Immune cell migration is impeded in Huntington's disease
Huntington disease (HD) is an incurable neurodegenerative disease caused by a mutation in the huntingtin gene (htt). Though most of the symptoms of HD are neurological, the mutant HTT protein is expressed in non-neural cells as well.
In this issue of the Journal of Clinical Investigation, researchers led by Paul Muchowski at the J. David Gladstone Institutes in San Franscisco examined the role of immune cells in HD.
Immune cells known as microglia, which were isolated from the brains of HD mice, as well as immune cells from the peripheral blood were found to be defective in their ability to migrate.
Interestingly, the immune cell defects were apparent prior to the onset of HD symptoms.
This study suggests that changes in immune cell function may underlie some of the symptoms of HD.
J Clin Invest. 2012;122(12):4737–4747. doi:10.1172/JCI64484
In Huntington disease (HD), immune cells are activated before symptoms arise; however, it is unclear how the expression of mutant huntingtin (htt) compromises the normal functions of immune cells. Here we report that primary microglia from early postnatal HD mice were profoundly impaired in their migration to chemotactic stimuli, and expression of a mutant htt fragment in microglial cell lines was sufficient to reproduce these deficits. Microglia expressing mutant htt had a retarded response to a laser-induced brain injury in vivo. Leukocyte recruitment was defective upon induction of peritonitis in HD mice at early disease stages and was normalized upon genetic deletion of mutant htt in immune cells.
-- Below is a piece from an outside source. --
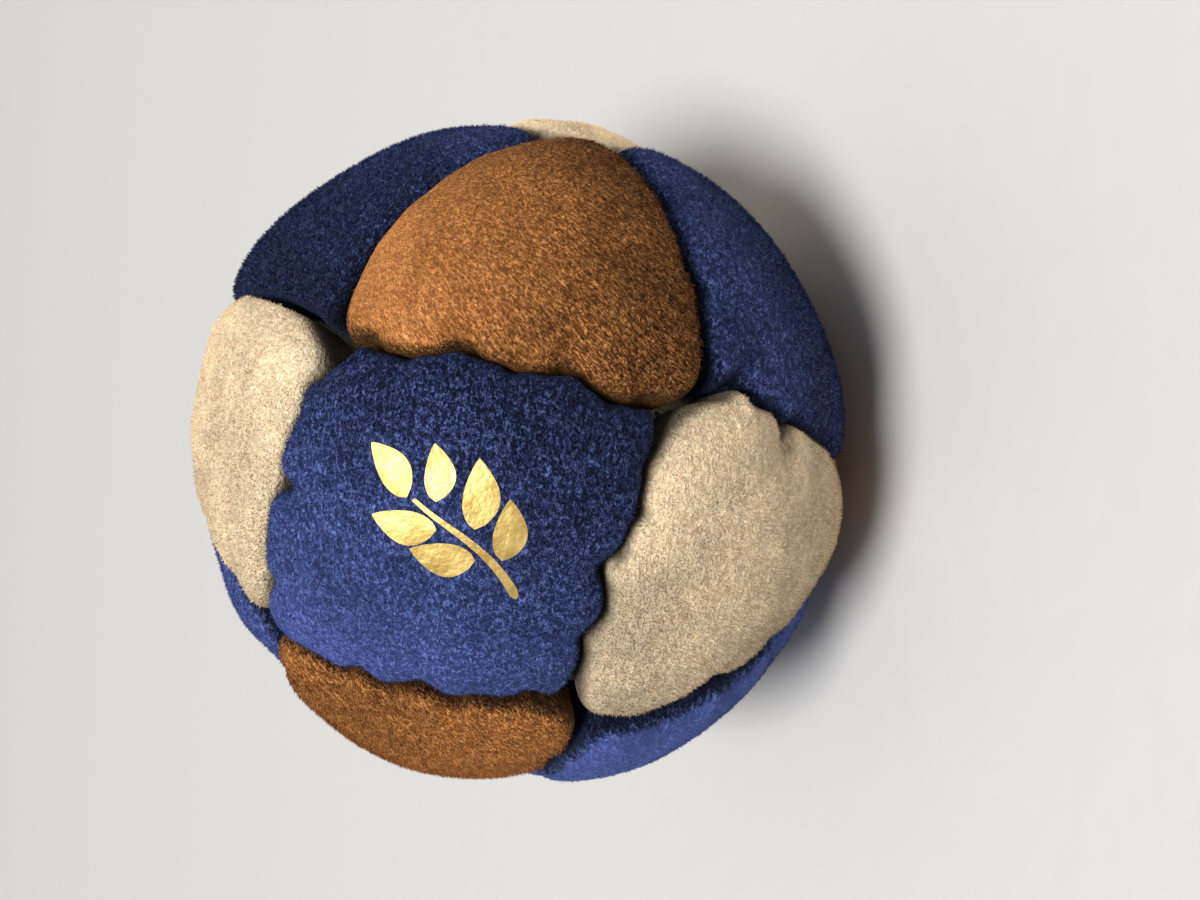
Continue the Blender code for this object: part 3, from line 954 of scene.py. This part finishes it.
def standing_nap():
    """Geometry nodes that raise fibres over a cloth, by its stored nap and its stored tone with
    painted light and shade.
    """
    inputs = {"Cloth": "Geometry", "Suede": "Material", "Seed": "Int", "Combed": "Vector"}
    for label in ("Density", "Fibre length", "Fibre width", "Curl size", "Curl", "Stray"):
        inputs[label] = "Float"
    tree = GeometryTree("standing nap", inputs)
    given = tree.given
    stored = {}
    for name in ("nap", "brushed_and_painted_shade"):
        value = tree.node("GeometryNodeInputNamedAttribute", {"Name": name}, data_type="FLOAT")
        stored[name] = value["Attribute"]
    nap, brushed_and_painted_shade = stored["nap"], stored["brushed_and_painted_shade"]
    density = tree.sum("MULTIPLY", nap, given["Density"])
    roots = {"Mesh": given["Cloth"], "Density": density, "Seed": given["Seed"]}
    roots = tree.node("GeometryNodeDistributePointsOnFaces", roots, distribute_method="RANDOM")
    stand = tree.mapped(brushed_and_painted_shade, (RUFFLED, SMOOTH), (1.2, 0.35))
    place = tree.node("GeometryNodeInputPosition")[0]
    curls = tree.noise(place, tree.sum("DIVIDE", 1.0, given["Curl size"]), swirl=CURL_SWIRL)
    curl = tree.vector("SUBTRACT", curls["Color"], (0.5, 0.5, 0.5))
    spread = {0: (-1, -1, -1), 1: (1, 1, 1), "Seed": given["Seed"]}
    stray = tree.node("FunctionNodeRandomValue", spread, data_type="FLOAT_VECTOR")[0]
    stray = tree.vector("SCALE", stray, scale=given["Stray"])
    lie = tree.vector("ADD", tree.vector("SCALE", curl, scale=given["Curl"]), stray)
    lie = tree.vector("ADD", lie, given["Combed"])
    lie = tree.vector("ADD", lie, tree.vector("SCALE", roots["Normal"], scale=stand))
    turn = tree.node("FunctionNodeAlignRotationToVector", {"Vector": lie}, axis="Z")["Rotation"]
    fibre = {"Vertices": 3, "Depth": given["Fibre length"], "Radius Top": 0.0}
    fibre["Radius Bottom"] = tree.sum("DIVIDE", given["Fibre width"], 2.0)
    fibre = tree.node("GeometryNodeMeshCone", fibre)["Mesh"]
    sizes = {2: 0.6, 3: 1.2, "Seed": given["Seed"]}
    size = tree.node("FunctionNodeRandomValue", sizes, data_type="FLOAT")[1]
    worn = tree.mapped(brushed_and_painted_shade, (RUFFLED, SMOOTH), (1.1, 0.75))
    thinned = tree.mapped(nap, (0, 1), (0.35, 1))
    tuft = tree.sum("ABSOLUTE", tree.sum("SUBTRACT", curls["Fac"], 0.5))
    tuft = tree.mapped(tuft, (0, 1.3 * CLEFT), (0.3, 1.05))
    for factor in (worn, thinned, tuft):
        size = tree.sum("MULTIPLY", size, factor)
    copies = {"Points": roots["Points"], "Instance": fibre, "Rotation": turn, "Scale": size}
    copies = tree.node("GeometryNodeInstanceOnPoints", copies)["Instances"]
    tree.finish([given["Cloth"], copies], given["Suede"])
    return tree


def raise_nap():
    tree = standing_nap()
    for number, (name, (piece, slot)) in enumerate(pieces.items()):
        length, combed = NAPS[name.split("_")[-2]]
        density = FIBRES_HIDDEN if name in HIDDEN_PANELS else FIBRES_IN_VIEW
        tree.apply(
            piece,
            Suede=piece.data.materials[0],
            Seed=number,
            Combed=combed,
            Density=density / MM**2,
            Fibre_length=length * MM,
            Fibre_width=FIBRE_WIDTH * MM,
            Curl_size=CURL_SIZE * MM,
            Curl=CURL,
            Stray=FIBRE_STRAY,
        )
        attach(piece, "root")
        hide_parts(name)


raise_nap()

# Seam threads
# Two-ply waxed thread in a running stitch, from one side of the two allowances to the
# other and back. It lies deep in each seam, drawn tight, and only its pull shows.
STITCH_RADIUS = 23.1
THREAD_DIAMETER = 0.5
THREAD_END = 2.5
THREAD_END_SHARE = 0.3
NEEDLE_REACH = 0.7
LINE_POINTS = 24
STEPS_PER_STITCH = 8
TWISTS_PER_STITCH = 3
NEEDLE_SHARPNESS = 3.0


def running_stitch():
    """Geometry nodes that sew a two-ply running stitch along each line of a mesh."""
    inputs = {"Seams": "Geometry", "Thread": "Material"}
    for label in ("Stitch length", "Thread diameter", "Needle reach", "Ball height", "Twists"):
        inputs[label] = "Float"
    tree = GeometryTree("running stitch", inputs)
    given = tree.given
    lines = tree.node("GeometryNodeMeshToCurve", {"Mesh": given["Seams"]})["Curve"]
    step = tree.sum("DIVIDE", given["Stitch length"], STEPS_PER_STITCH)
    lines = {"Curve": lines, "Length": step}
    lines = tree.node("GeometryNodeResampleCurve", lines, mode="LENGTH")["Curve"]
    plies = {"Geometry": lines, "Amount": 2}
    plies = tree.node("GeometryNodeDuplicateElements", plies, domain="SPLINE")
    gone = tree.node("GeometryNodeSplineParameter")["Length"]
    stitches = tree.sum("DIVIDE", gone, given["Stitch length"])
    swing = tree.sum("SINE", tree.sum("MULTIPLY", stitches, math.pi))
    swing = {"Value": tree.sum("MULTIPLY", swing, NEEDLE_SHARPNESS), "Min": -1.0}
    swing = tree.node("ShaderNodeClamp", swing)[0]
    middle = tree.node("ShaderNodeCombineXYZ", {"Z": given["Ball height"]})[0]
    outward = tree.vector("SUBTRACT", tree.node("GeometryNodeInputPosition")[0], middle)
    outward = tree.vector("NORMALIZE", outward)
    tangent = tree.node("GeometryNodeInputTangent")[0]
    sideways = tree.vector("NORMALIZE", tree.vector("CROSS_PRODUCT", tangent, outward))
    turn = tree.sum("MULTIPLY", tree.sum("MULTIPLY", stitches, given["Twists"]), 2 * math.pi)
    turn = tree.sum("ADD", turn, tree.sum("MULTIPLY", plies["Duplicate Index"], math.pi))
    ply_radius = tree.sum("DIVIDE", given["Thread diameter"], 4.0)
    across = tree.sum("MULTIPLY", tree.sum("COSINE", turn), ply_radius)
    across = tree.sum("ADD", across, tree.sum("MULTIPLY", swing, given["Needle reach"]))
    lift = tree.sum("MULTIPLY", tree.sum("SINE", turn), ply_radius)
    shift = tree.vector("SCALE", outward, scale=lift)
    shift = tree.vector("ADD", tree.vector("SCALE", sideways, scale=across), shift)
    sewn = {"Geometry": plies["Geometry"], "Offset": shift}
    sewn = tree.node("GeometryNodeSetPosition", sewn)["Geometry"]
    profile = {"Resolution": 6, "Radius": ply_radius}
    profile = tree.node("GeometryNodeCurvePrimitiveCircle", profile)["Curve"]
    solid = {"Curve": sewn, "Profile Curve": profile, "Fill Caps": True}
    tree.finish([tree.node("GeometryNodeCurveToMesh", solid)["Mesh"]], given["Thread"])
    return tree


def waxed_thread():
    """Navy thread: fine fibres along each ply, and a dull wax shine."""
    thread = Material("waxed thread")
    fibres = thread.noise(thread.place, 9000, 2, 0.6)["Fac"]
    return thread.finish({
        "Base Color": thread.tones(fibres, (0, (0.010, 0.011, 0.022)), (1, (0.034, 0.038, 0.080))),
        "Specular IOR Level": 0.35,
        "Roughness": thread.mapped(fibres, (0, 1), (0.45, 0.7)),
        "Normal": thread.bumped(fibres, 0.00004, 0.4),
    })


def add_threads():
    points, edges = [], []
    for seam in seams.values():
        margin = min(THREAD_END, THREAD_END_SHARE * seam.length) / SEAM_RADIUS
        whole = seam.length / SEAM_RADIUS
        turns = np.linspace(margin, whole - margin, LINE_POINTS)[:, None]
        line = STITCH_RADIUS * (np.cos(turns) * seam.start + np.sin(turns) * seam.across)
        edges += [(len(points) + i, len(points) + i + 1) for i in range(len(line) - 1)]
        points += list(line)
    mesh = bpy.data.meshes.new("seam_threads")
    mesh.from_pydata((np.array(points) * MM + (0, 0, CENTRE_HEIGHT * MM)).tolist(), edges, [])
    piece = bpy.data.objects.new("seam_threads", mesh)
    bpy.context.scene.collection.objects.link(piece)
    running_stitch().apply(
        piece,
        Thread=waxed_thread(),
        Stitch_length=STITCH_PITCH * MM,
        Thread_diameter=THREAD_DIAMETER * MM,
        Needle_reach=NEEDLE_REACH * MM,
        Ball_height=CENTRE_HEIGHT * MM,
        Twists=float(TWISTS_PER_STITCH),
    )
    piece.data.shade_smooth()
    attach(piece, "root")
    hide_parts(*[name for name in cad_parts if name.startswith("thread")])


add_threads()

# Sand filling
# Fine dry sand poured in through the last seam, filling the panels up to the turned-in
# allowances. It is loose, and takes the shape of whatever holds it.
FILLING_CLEARANCE = 0.5
FILLING_EDGE = (1.3, 4.5)
GRAIN_SIZE = 0.5
GRAIN_HEIGHT = 0.12


def sand():
    """Packed grains, each its own tone of straw, ochre or grey."""
    grainy = Material("sand")
    cells = {"Vector": grainy.place, "Scale": 1 / (GRAIN_SIZE * MM)}
    cells = grainy.node("ShaderNodeTexVoronoi", cells)
    straw = ((0, (0.30, 0.24, 0.17)), (1, (0.72, 0.62, 0.46)))
    return grainy.finish({
        "Base Color": grainy.tones(cells["Color"], *straw),
        "Roughness": 0.8,
        "Normal": grainy.bumped(cells["Distance"], GRAIN_HEIGHT * MM, 0.8, invert=True),
    })


def add_filling():
    ball = bmesh.new()
    bmesh.ops.create_icosphere(ball, subdivisions=6, radius=1)
    directions = unit([vertex.co for vertex in ball.verts])
    faces = [[vertex.index for vertex in face.verts] for face in ball.faces]
    ball.free()
    groove = ALLOWANCE_RADIUS - FILLING_CLEARANCE
    reach = np.full(len(directions), groove)
    low, high = FILLING_EDGE
    for panel in panels.values():
        share = np.clip((panel.measured(directions)[0] - low) / (high - low), 0, 1)
        inside = panel.crown(directions) - LINING_DEPTH - FILLING_CLEARANCE
        risen = groove + (inside - groove) * share**2 * (3 - 2 * share)
        reach = np.maximum(reach, np.where(share > 0, risen, 0))
    grainy = [noise.noise(Vector(place)) for place in directions * CROWN_RADIUS / GRAIN_SIZE]
    reach += GRAIN_HEIGHT * np.array(grainy)
    piece = new_mesh("loose_sand", directions * reach[:, None], faces)
    piece.data.materials.append(sand())
    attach(piece, "root")
    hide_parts("sand_filling")


add_filling()

# Table
# A smooth, pale, painted top, which the bag was laid on for the photograph.
TABLE_SIZE = 1.6
bpy.ops.mesh.primitive_plane_add(size=TABLE_SIZE)
table = bpy.context.object
table.name = "table"
paint = Material("table")
peel = paint.bumped(paint.noise(paint.place, 260, 2)["Fac"], 0.0004, 0.25)
table.data.materials.append(
    paint.finish({"Base Color": (0.63, 0.62, 0.60, 1), "Normal": peel})
)

# Light
# One broad lamp overhead, and a room that is brightest above. The backdrop is what the
# camera sees of it.
lamp = bpy.data.lights.new("overhead", "AREA")
lamp.shape = "DISK"
lamp.size = 0.65
lamp.energy = 39
lamp_object = bpy.data.objects.new("overhead", lamp)
lamp_object.location = (0.13, -0.82, 1.7)
lamp_object.rotation_euler = lamp_object.location.to_track_quat("Z", "Y").to_euler()
bpy.context.scene.collection.objects.link(lamp_object)
world = bpy.data.worlds.new("room")
world.use_nodes = True
room = Nodes(world.node_tree)
height = room.node("ShaderNodeTexCoord")["Generated"]
height = room.node("ShaderNodeSeparateXYZ", {0: height})["Z"]
overhead = room.mapped(height, (0.2, 1.0), (0.05, 0.45), interpolation_type="SMOOTHSTEP")
lighting = world.node_tree.nodes["Background"]
room.fill(lighting, {"Color": (1, 0.985, 0.965, 1), "Strength": overhead})
backdrop = room.node("ShaderNodeBackground", {"Color": (0.76, 0.75, 0.73, 1)})[0]
ray = room.node("ShaderNodeLightPath")
shown = room.sum("MAXIMUM", ray["Is Camera Ray"], ray["Is Glossy Ray"])
shown = room.sum("MAXIMUM", shown, ray["Is Transmission Ray"])
seen = room.node("ShaderNodeMixShader", {0: shown, 1: lighting.outputs[0], 2: backdrop})[0]
room.fill(world.node_tree.nodes["World Output"], {"Surface": seen})
bpy.context.scene.world = world

# Camera
# It looks down at the front of the bag, rolled a quarter turn. The ball is a little left
# of the middle of the picture.
AZIMUTH = math.radians(26)
ELEVATION = math.radians(29.3)
DISTANCE = 0.1345
LENS_PIXELS = 1602
PICTURE_WIDTH = 1200
PICTURE_MIDDLE = (600, 450)
BALL_MIDDLE = (516, 446)
SENSOR = 36
right = (BALL_MIDDLE[0] - PICTURE_MIDDLE[0]) / LENS_PIXELS
up = (PICTURE_MIDDLE[1] - BALL_MIDDLE[1]) / LENS_PIXELS
aim = Vector((right, up, -1)).normalized()
ahead = Vector((math.sin(AZIMUTH), -math.cos(AZIMUTH), 0)) * math.cos(ELEVATION)
back = ahead + Vector((0, 0, math.sin(ELEVATION)))
upward = Vector((math.cos(AZIMUTH), math.sin(AZIMUTH), 0))
turn = Matrix((upward.cross(back), upward, back)).transposed()
turn = turn @ Vector((0, 0, -1)).rotation_difference(aim).to_matrix().inverted()
camera = bpy.data.cameras.new("camera")
camera.sensor_width = SENSOR
camera.lens = LENS_PIXELS * SENSOR / PICTURE_WIDTH
camera.clip_start = 0.005
camera_object = bpy.data.objects.new("camera", camera)
middle = Vector((0, 0, CENTRE_HEIGHT * MM))
camera_object.matrix_world = Matrix.Translation(middle + back * DISTANCE) @ turn.to_4x4()
bpy.context.scene.collection.objects.link(camera_object)
bpy.context.scene.camera = camera_object
bpy.context.scene.view_settings.view_transform = "Standard"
Migration was also strongly impaired in peripheral immune cells from pre-manifest human HD patients. Defective actin remodeling in immune cells expressing mutant htt likely contributed to their migration deficit. Our results suggest that these functional changes may contribute to immune dysfunction and neurodegeneration in HD, and may have implications for other polyglutamine expansion diseases in which mutant proteins are ubiquitously expressed.